List of monitoring sensors
Cleanup
- Cleanup Journal: Has the cleanup job been started and when was its last run and when is it scheduled to run next.
Counter
- TimeSeriesValues Counter: How many time series values are in the main database.
DB Consistency
- MeasurePoint.path: We are writing the full path of a measure point from the root in an additional field to improve search performance. This monitoring examine its consistency.
- Comment Assignments: Comments without any assignments are not well behaving, as they might be remnants of some deletion or restructuring. Therefore, please assign those comments at least to some measure point or delete them altogether.
- Invalid MeasureRoundValue: If a time series or its measure point was deactivated, no new values should be inserted. However, if outstanding measure rounds are uploaded later, the values are still added. Please review the imported data. This warning stays open until a service restart.
SCADA-Import
- Run-Status: When was the last time the importer job was started and when is the next schedule.
- Last imported measure time
- Quarantine Count: There is data inside the quarantine table in the staging database. After any problem had been resolved and the data was imported successfully, the successful data should be removed from the quarantine table.
- Process Data Count: How many elements are currently in the process data table and what is the lowest and highest measure time stamp. This is highly dynamic, so that an "Warning" or "Error" will almost always be resolved within the next importer cycle. Though, if this item gets yellow more than occasionally, the time between imports should probably be reduced.
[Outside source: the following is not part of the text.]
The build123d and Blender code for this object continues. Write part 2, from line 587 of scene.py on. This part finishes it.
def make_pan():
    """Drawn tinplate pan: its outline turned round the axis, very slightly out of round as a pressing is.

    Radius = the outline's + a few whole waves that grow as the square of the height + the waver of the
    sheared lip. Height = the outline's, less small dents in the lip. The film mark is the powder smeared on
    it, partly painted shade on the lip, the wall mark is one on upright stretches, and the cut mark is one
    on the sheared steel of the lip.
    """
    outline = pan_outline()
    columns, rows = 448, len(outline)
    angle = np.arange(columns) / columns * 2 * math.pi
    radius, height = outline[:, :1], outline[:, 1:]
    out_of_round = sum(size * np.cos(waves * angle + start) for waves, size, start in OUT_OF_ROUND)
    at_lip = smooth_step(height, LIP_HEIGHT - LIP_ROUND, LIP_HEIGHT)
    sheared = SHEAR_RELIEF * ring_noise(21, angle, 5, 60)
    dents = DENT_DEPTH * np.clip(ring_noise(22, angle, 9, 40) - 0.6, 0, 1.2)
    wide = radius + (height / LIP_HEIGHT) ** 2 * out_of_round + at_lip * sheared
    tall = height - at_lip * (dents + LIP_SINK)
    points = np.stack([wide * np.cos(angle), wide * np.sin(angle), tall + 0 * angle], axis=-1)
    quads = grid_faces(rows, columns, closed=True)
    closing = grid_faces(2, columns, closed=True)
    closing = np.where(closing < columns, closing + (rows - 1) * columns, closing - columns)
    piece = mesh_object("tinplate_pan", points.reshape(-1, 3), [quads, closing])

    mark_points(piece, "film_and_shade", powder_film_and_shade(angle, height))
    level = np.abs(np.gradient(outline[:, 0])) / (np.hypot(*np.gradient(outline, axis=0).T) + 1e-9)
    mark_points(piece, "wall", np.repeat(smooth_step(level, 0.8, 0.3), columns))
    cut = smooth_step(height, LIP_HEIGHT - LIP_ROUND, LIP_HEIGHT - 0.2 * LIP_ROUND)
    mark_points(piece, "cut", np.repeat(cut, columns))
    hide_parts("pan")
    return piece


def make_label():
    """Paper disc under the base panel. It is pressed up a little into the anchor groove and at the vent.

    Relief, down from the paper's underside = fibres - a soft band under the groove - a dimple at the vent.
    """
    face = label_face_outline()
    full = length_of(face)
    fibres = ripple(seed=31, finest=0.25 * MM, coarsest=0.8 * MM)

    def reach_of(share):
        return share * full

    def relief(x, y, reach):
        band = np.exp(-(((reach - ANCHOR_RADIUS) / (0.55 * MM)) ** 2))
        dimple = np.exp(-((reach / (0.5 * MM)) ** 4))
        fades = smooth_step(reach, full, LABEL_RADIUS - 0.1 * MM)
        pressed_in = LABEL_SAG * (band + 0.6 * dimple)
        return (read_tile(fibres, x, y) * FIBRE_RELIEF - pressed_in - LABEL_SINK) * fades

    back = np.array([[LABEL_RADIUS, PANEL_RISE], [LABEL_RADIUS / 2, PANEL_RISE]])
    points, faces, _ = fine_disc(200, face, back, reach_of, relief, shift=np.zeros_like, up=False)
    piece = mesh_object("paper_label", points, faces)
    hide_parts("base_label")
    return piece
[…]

- Mappings: Whether all the entries in MASTER_DATA have been mapped to some timeseries inside our MDA database. Currently, it does not examine the opposite.
System
- Ram: The total and free memory of the OSGI runner (including TISGraph) We can configure its warning and error boundary in the OSGI configuration.
- Info: JVM version, installed MDA version, the default timezone and default locale.
- DB Main: Whether the MDA main database is reachable and fully migrated. If not, most other monitoring status will be "error" anyway.
JSON
When requesting monitoring information in JSON form(usually with the relative path /mda-impl/monitoring?json), the JSON response will typically be in the following format:
json
{
"overall" : {
"serviceHealth" : "SUCCESS" //Or other health code, see above
"time": "2021-08-24T11:39:25.992103Z" //timestamp in the same format
},
"services : [
{
"health": "SUCCESS",
"category: "Cleanup", //one of the aforementioned sensor types)
"name" : "Cleanup Journal", //Name for that service)
"desc: "desc" *(Some additional information from that service, usually dynamically generated.)*,
"time": 0 *()*
},
.
.
.
(Lists every service individually)
.
.
.
{
"health": "NONE",
"category": "System",
"name": "Info",
"desc": "JVM: 11.0.12; App: 2.10.0.SNAPSHOT\nDefault Timezone: Europe/Vienna; Locale: en_US",
"time": 0
}
]
}